A SUPER* Algorithm to Optimize Paper Bidding in Peer Review

27 Jun 2020  ·  Tanner Fiez, Nihar B. Shah, Lillian Ratliff ·

A number of applications involve sequential arrival of users, and require showing each user an ordering of items. A prime example (which forms the focus of this paper) is the bidding process in conference peer review where reviewers enter the system sequentially, each reviewer needs to be shown the list of submitted papers, and the reviewer then "bids" to review some papers. The order of the papers shown has a significant impact on the bids due to primacy effects. In deciding on the ordering of papers to show, there are two competing goals: (i) obtaining sufficiently many bids for each paper, and (ii) satisfying reviewers by showing them relevant items. In this paper, we begin by developing a framework to study this problem in a principled manner. We present an algorithm called SUPER*, inspired by the A* algorithm, for this goal.
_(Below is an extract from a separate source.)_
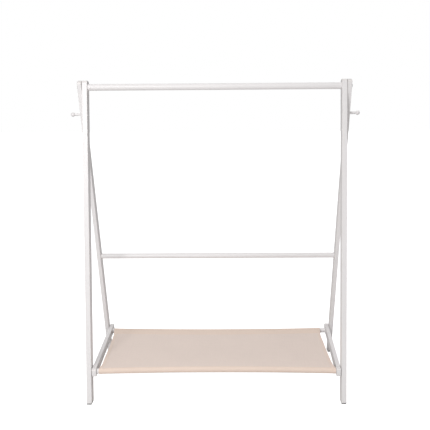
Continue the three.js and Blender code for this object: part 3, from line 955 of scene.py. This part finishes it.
def columnPlaces():   # (kind, distance): hems in true distances, the middle in shares
    hem = canvas["hemWidth"]
    edge = [0, 0.5 * mm, 1.5 * mm, 3.5 * mm, 7 * mm, 11 * mm, hem - 2.2 * mm, hem - 1.0 * mm, hem - 0.3 * mm,
            hem + 0.5 * mm, hem + 2 * mm]
    middle = [("middle", i / canvas["columns"]) for i in range(1, canvas["columns"])]
    return [("left", d) for d in edge] + middle + [("right", d) for d in reversed(edge)]


def alongSide(line, share):
    for (nearShare, near), (farShare, far) in zip(line, line[1:]):
        if share <= farShare:
            step = max(0, share - nearShare) / (farShare - nearShare)
            step = 0.5 * step + 0.5 * step * step * (3 - 2 * step)
            return near + (far - near) * step
    return line[-1][1]


def sidesAt(share):
    left, right = alongSide(canvas["leftSide"], share), alongSide(canvas["rightSide"], share)
    return clothLow.x + left, clothHigh.x + right


def columnX(column, share):
    kind, value = column
    left, right = sidesAt(share)
    inset = canvas["hemWidth"] + 4 * mm
    if kind == "left":
        return left + value
    if kind == "right":
        return right - value
    return left + inset + (right - left - 2 * inset) * value


def makeCanvas():
    loop, sheetSteps, columns = loopRows(), sheetRows(), columnPlaces()
    plan = [("frontLoop", step) for step in loop] + sheetSteps
    plan += [("rearLoop", step) for step in reversed(loop)]
    past = canvas["seamSetback"] + 9 * mm
    grid, hemWeights, paintedLightMarks = [], [], []
    for kind, value in plan:
        points, weights, marks = [], [], []
        for column in columns:
            if kind == "between":
                share = (past + value * (clothSpan - 2 * past)) / clothSpan
            else:
                share = (value[0] * value[2] if kind.endswith("Loop") else value) / clothSpan
                share = share if kind.startswith("front") else 1 - share
            x = columnX(column, share)
            front, rear = rodsAt(x)
            span = rear - front
            hem = column[0] != "middle" and column[1] <= canvas["hemWidth"] - 0.2 * mm
            aroundRod = kind.endswith("Loop")
            if aroundRod:
                inwards, up, keeps = value
                y = front + inwards if kind == "frontLoop" else rear - inwards
                beside = max(inwards, canvas["seamSetback"])
                ends = (beside, span - beside) if kind == "frontLoop" else (span - beside, beside)
                above = sheetHeight(x, *ends, ends[0] / span) - canvas["loopRadius"]
                z = up + keeps * (above + canvas["layerGap"] - layerGap(hem))
            else:
                fromFront = {"front": value, "rear": span - value}.get(kind, past + value * (span - 2 * past))
                y = front + fromFront
                z = sheetHeight(x, fromFront, span - fromFront, fromFront / span)
            points.append(Vector((x, y, barMiddle + z)))
            weights.append(1.0 if hem else 0.0)
            # partly painted light: the warm tint covers the whole rear tunnel but only 4 mm past the front
            # rod, so it does not follow the real doubling alone; hems get 0.55 of it
            doubledPaintedLight = aroundRod or y - front < 4 * mm or rear - y < canvas["seamSetback"] + 0.5 * mm
            paintedWarmth = 1.0 if doubledPaintedLight else 0.0
            marks.append(max(paintedWarmth, 0.55 if hem else 0.0))
        grid.append(points)
        hemWeights.append(weights)
        paintedLightMarks.append(marks)
    width = len(columns)
    middleColumn = width // 2
    lengths = [0.0]
    for near, far in zip(grid, grid[1:]):
        lengths.append(lengths[-1] + (far[middleColumn] - near[middleColumn]).length)
    mesh = bpy.data.meshes.new("shelfCanvas")
    faces = [(r * width + c, r * width + c + 1, (r + 1) * width + c + 1, (r + 1) * width + c)
             for r in range(len(grid) - 1) for c in range(width - 1)]
    mesh.from_pydata([p for row in grid for p in row], [], faces)
    uv = mesh.uv_layers.new(name="cloth")
    for face in mesh.polygons:
        for corner in face.loop_indices:
            vertex = mesh.loops[corner].vertex_index
            uv.data[corner].uv = (grid[vertex // width][vertex % width].x, lengths[vertex // width])
    marked = mesh.attributes.new("doubledPaintedLight", "FLOAT", "POINT")
    marked.data.foreach_set("value", [m for row in paintedLightMarks for m in row])
    piece = linked("shelfCanvas", mesh)
    hemGroup = piece.vertex_groups.new(name="hem")
    flat = [w for row in hemWeights for w in row]
    hemGroup.add([i for i, w in enumerate(flat) if w > 0], 1.0, "REPLACE")
    solid = piece.modifiers.new("cloth thickness", "SOLIDIFY")
    solid.thickness = canvas["hemThickness"]
    solid.offset = 0
    solid.vertex_group = "hem"
    solid.thickness_vertex_group = canvas["thickness"] / canvas["hemThickness"]
    solid.use_even_offset = True
    baked(piece)
    piece.data.shade_smooth()
    piece.data.set_sharp_from_angle(angle=math.radians(50))
    return piece, lengths[-1] + 2 * canvas["turnedIn"]


canvasPiece, clothLength = makeCanvas()
finished(canvasPiece, beigeCanvas, "shelf", "canvas", "shelf_canvas")
print("canvas made, cut length", round(clothLength, 3))

# Stitching, by Geometry Nodes

stitch = {"pitch": 3.4 * mm, "length": 2.7 * mm, "thread": 0.55 * mm, "wander": 0.12, "seed": 5}


def stitchTree():
    tree, given, sockets = nodesTree("lockStitches", [
        ("Pitch", "Float", 0.0034), ("Stitch Length", "Float", 0.0027), ("Thread", "Float", 0.0005),
        ("Wander", "Float", 0.1), ("Seed", "Int", 5)])
    thread, wander = given["Thread"], given["Wander"]
    curve = newNode(tree, "GeometryNodeMeshToCurve", {0: given["Geometry"]})
    even = newNode(tree, "GeometryNodeResampleCurve", {0: curve.outputs[0], "Length": given["Pitch"]},
                   mode="LENGTH")
    tangent = newNode(tree, "GeometryNodeInputTangent")
    facing = newNode(tree, "FunctionNodeAlignRotationToVector", {"Vector": tangent.outputs[0]}, axis="X")
    low = times(tree, wander, -1)
    wobble = newNode(tree, "FunctionNodeRandomValue", {
        0: vectorOf(tree, 0, low, low), 1: vectorOf(tree, 0, wander, wander), "Seed": given["Seed"],
    }, data_type="FLOAT_VECTOR")
    wobbled = newNode(tree, "FunctionNodeRotateRotation", {
        0: facing.outputs[0], 1: wobble.outputs[0]}, rotation_space="LOCAL")
    bead = newNode(tree, "GeometryNodeMeshUVSphere", {"Segments": 7, "Rings": 5, "Radius": 0.5})
    laid = moved(tree, bead.outputs[0], rotation=(0, quarter, 0))
    shaped = moved(tree, laid, scale=vectorOf(tree, given["Stitch Length"], thread, thread))
    smooth = newNode(tree, "GeometryNodeSetShadeSmooth", {0: shaped})
    madeReal(tree, given, newNode(tree, "GeometryNodeInstanceOnPoints", {
        "Points": even.outputs[0], "Instance": smooth.outputs[0], "Rotation": wobbled.outputs[0]}))
    return tree, sockets


def seamLines():
    hemLift = canvas["hemThickness"] / 2 + 0.1 * mm
    back = canvas["seamSetback"]
    lines = []
    steps = 160
    for above in (1, -1):
        for end in ("front", "rear"):
            line = []
            for i in range(steps + 1):
                share = back / canvas["seamSpan"] if end == "front" else 1 - back / canvas["seamSpan"]
                left, right = sidesAt(share)
                x = left + 2 * mm + (right - left - 4 * mm) * i / steps
                front, rear = rodsAt(x)
                fromFront = back if end == "front" else rear - front - back
                z = sheetHeight(x, fromFront, rear - front - fromFront, fromFront / (rear - front))
                hem = min(x - left, right - x) < canvas["hemWidth"]
                lift = canvas["hemThickness" if hem else "thickness"] / 2 + 0.1 * mm
                z += lift if above > 0 else -lift - layerGap(hem)
                line.append((x, front + fromFront, barMiddle + z))
            lines.append(line)
        for side in (0, 1):
            line = []
            for i in range(steps + 1):
                share = i / steps
                inset = canvas["hemWidth"] - 2.4 * mm
                x = sidesAt(share)[side] + (inset if side == 0 else -inset)
                front, rear = rodsAt(x)
                fromFront = share * (rear - front)
                reach = back + canvas["allowance"]
                if above < 0 and not reach < fromFront < rear - front - reach:
                    continue
                z = sheetHeight(x, fromFront, rear - front - fromFront, share) + above * hemLift
                line.append((x, front + fromFront, barMiddle + z))
            lines.append(line)
    return lines


def makeStitches():
    verts, edges = [], []
    for line in seamLines():
        start = len(verts)
        verts += line
        edges += [(start + i, start + i + 1) for i in range(len(line) - 1)]
    mesh = bpy.data.meshes.new("canvasStitches")
    mesh.from_pydata(verts, edges, [])
    piece = linked("canvasStitches", mesh)
    tree, sockets = stitchTree()
    throughNodes(piece, tree, sockets, {
        "Pitch": stitch["pitch"], "Stitch Length": stitch["length"], "Thread": stitch["thread"],
        "Wander": stitch["wander"], "Seed": stitch["seed"], "Material": sewingThread})
    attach(piece, "shelf")
    return piece


stitches = makeStitches()
print("stitches made,", len(stitches.data.polygons), "faces")

# Studio

studio = {
    "keyPlace": (-1.1, -3.2, 2.4),
    "keyAim": (-0.2, 0.0, 1.0),
    "keySize": 1.4,
    "keyPower": 65,
    "skyLow": 0.14,             # strength of the soft light from the horizon and from straight above
    "skyHigh": 0.90,
    "floorGlow": 0.9,
    "floorTone": 0.72,
    "floorSide": 40.0,
}
camera = {
    "place": (0.0897, -2.5641, 1.4220),
    "pitch": math.radians(12.46),
    "yaw": math.radians(-0.52),
    "roll": math.radians(-0.40),
    "lens": 44.79,
    "sensor": 36,
    "shift": -0.0340,
}


def makeCamera():
    data = bpy.data.cameras.new("camera")
    data.sensor_width = camera["sensor"]
    data.lens = camera["lens"]
    data.shift_x = camera["shift"]
    eye = linked("camera", data)
    yaw, pitch, roll = camera["yaw"], camera["pitch"], camera["roll"]
    ahead = Vector((math.sin(yaw) * math.cos(pitch), math.cos(yaw) * math.cos(pitch), -math.sin(pitch)))
    right = Vector((math.cos(yaw), -math.sin(yaw), 0))
    up = right.cross(ahead)
    across = right * math.cos(roll) + up * math.sin(roll)
    upward = up * math.cos(roll) - right * math.sin(roll)
    turn = Matrix((across, upward, -ahead)).transposed().to_4x4()
    eye.matrix_world = Matrix.Translation(camera["place"]) @ turn
    bpy.context.scene.camera = eye


def makeLight():
    data = bpy.data.lights.new("softKey", "AREA")
    data.shape = "SQUARE"
    data.size = studio["keySize"]
    data.energy = studio["keyPower"]
    lamp = linked("softKey", data)
    place = Vector(studio["keyPlace"])
    lamp.location = place
    lamp.rotation_mode = "QUATERNION"
    lamp.rotation_quaternion = (Vector(studio["keyAim"]) - place).to_track_quat("-Z", "Y")


def makeWorld():   # white behind the rack, and a soft light that grows towards straight above
    world = bpy.data.worlds.new("studio")
    bpy.context.scene.world = world
    world.use_nodes = True
    tree = world.node_tree
    tree.nodes.clear()
    direction = newNode(tree, "ShaderNodeTexCoord").outputs["Generated"]
    height = newNode(tree, "ShaderNodeSeparateXYZ", {0: direction}).outputs[2]
    sky = spread(tree, height, 0.0, 1.0, studio["skyLow"], studio["skyHigh"])
    felt = newNode(tree, "ShaderNodeBackground", {"Color": (1, 1, 1, 1), "Strength": sky})
    seen = newNode(tree, "ShaderNodeBackground", {"Color": (1, 1, 1, 1), "Strength": 1.0})
    newNode(tree, "ShaderNodeOutputWorld", {"Surface": forCamera(tree, felt, seen)})


def forCamera(tree, others, seen):   # what the camera sees directly can differ from what lights the rest
    wires = {0: newNode(tree, "ShaderNodeLightPath").outputs["Is Camera Ray"],
             1: others.outputs[0], 2: seen.outputs[0]}
    return newNode(tree, "ShaderNodeMixShader", wires).outputs[0]


def makeFloor():
    half = studio["floorSide"] / 2
    mesh = bpy.data.meshes.new("floor")
    corners = [(-half, -half, 0), (half, -half, 0), (half, half, 0), (-half, half, 0)]
    mesh.from_pydata(corners, [], [(0, 1, 2, 3)])
    floor = linked("floor", mesh)
    material, tree, shader = newMaterial("paleFloor")
    wire(tree, shader, {
        "Base Color": (*[studio["floorTone"]] * 3, 1), "Roughness": 0.9, "Specular IOR Level": 0.1})
    glow = newNode(tree, "ShaderNodeEmission", {"Strength": studio["floorGlow"]})
    both = newNode(tree, "ShaderNodeAddShader", {0: shader.outputs[0], 1: glow.outputs[0]})
    output = next(n for n in tree.nodes if n.type == "OUTPUT_MATERIAL")
    wire(tree, output, {"Surface": forCamera(tree, shader, both)})
    mesh.materials.append(material)


makeCamera()
makeLight()
makeWorld()
makeFloor()
bpy.context.scene.view_settings.view_transform = "Standard"
print("camera, lights and floor made")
Theoretically, we show a local optimality guarantee of our algorithm and prove that popular baselines are considerably suboptimal. Moreover, under a community model for the similarities, we prove that SUPER* is near-optimal whereas the popular baselines are considerably suboptimal. In experiments on real data from ICLR 2018 and synthetic data, we find that SUPER* considerably outperforms baselines deployed in existing systems, consistently reducing the number of papers with fewer than requisite bids by 50-75% or more, and is also robust to various real world complexities.